England: Registered with this forum just to thank you for expressing something I recognise in myself but have never properly been able to articulate...

You’re welcome. Curious, is it not, how recognition of shortcomings in others comes more easily when they mirror your own foibles. Of course, the accusation can rightly lend itself to a charge of projection, but you know you’re close to mark when the response is out of proportion and lacking focus.

I reached this forum from Birdman's site, so he's doing something right...

No question he’s doing something right--much valuable material there. Hell, if I were to do it again I would filch some of il ragno’s stuff to use as dressing for my point. But the issue, I think, is how many dubious claims can we afford to make and still vie successfully for the minds of fellow goyim.

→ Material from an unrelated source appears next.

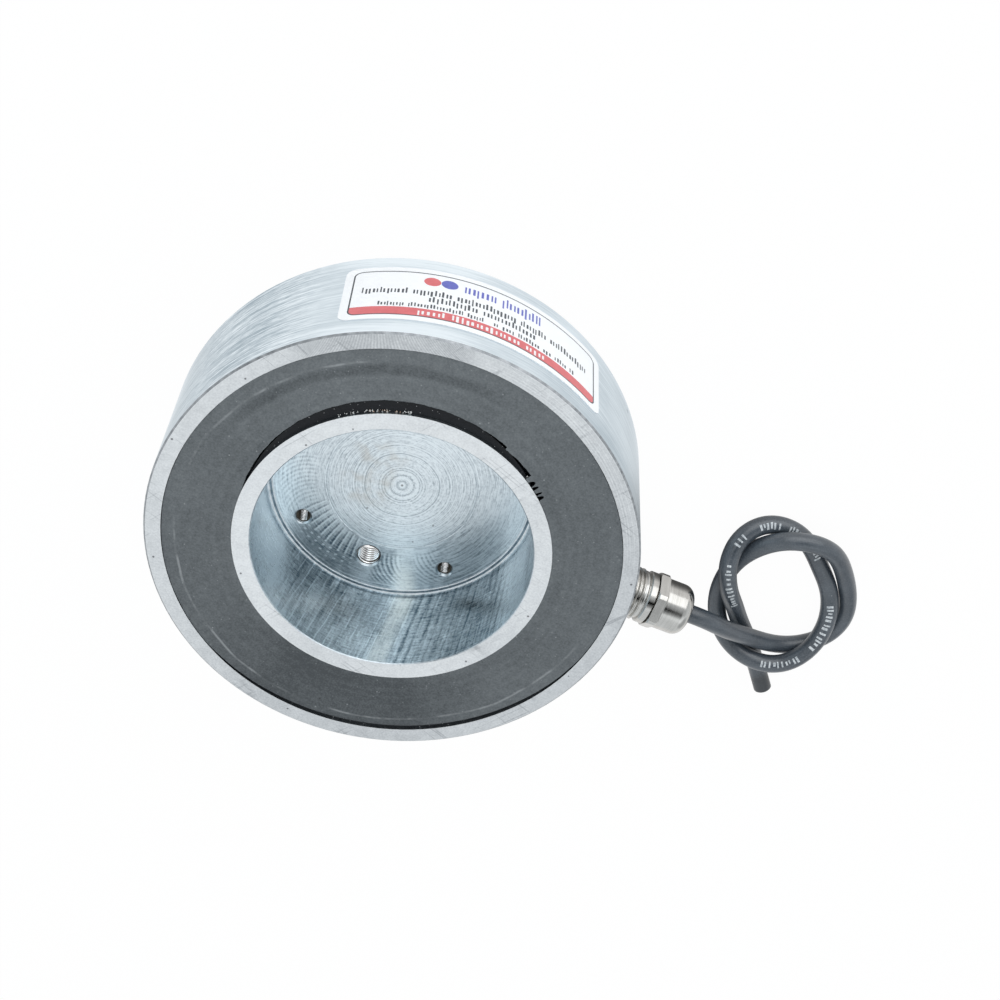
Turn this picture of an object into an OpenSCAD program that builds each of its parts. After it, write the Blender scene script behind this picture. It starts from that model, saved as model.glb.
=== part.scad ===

It actually does not matter to me as much as it may to others. Were I to add to my constellation of beliefs mere doubts about the moon landings, my character would hardly suffer for it in the minds of the vast majority of proximal Whites. But for those who take up recruitment of Nationalists on more than part-time basis and are bent on reaching nameless faces, assessing resources (namely websites) for ability to produce permanent conversions is key. The birdman’s website is popular, true enough, but it may not always function as the ideal gatekeeper for all potential Nationalists, especially the straight arrow types where the first exposure to pro-White sources could do without the burden of being flanked by links to the likes of Mark Hazelwood.

Of course, a site reflects the interests of its owner and owes nothing to further the aims of others, no matter the congruence of their political outlook. Some people just like to comment on whatever comes their way. :D [list] [/list]


Bardamu

2003-05-23 14:13 | User Profile

The MENSA flap, where John Bryant enters the Jewish Question as the most controversial of the 20th century, is pretty funny. All the MENSA organization wanted was a nice, pompous, let's laugh at the superstitions of all the rubes, in house joke and the Birdman comes along and says "the JEWS!" Finally MENSA had to lock the thread on the discussion, pretty much proving the Jewish Question to be, at least, in the running for most controversial question, but the best part was watching the MENSA bags of wind run for cover-- a bit of fun meant to be at the expense of boobus americanus ended up being at the expense of history's most particular people.

So far as the moon landings go, if it was a hoax the astronauts never would have made it home. How do you assure that three men keep their mouths shut?

John Bryant probably competes with Rense, so there you go.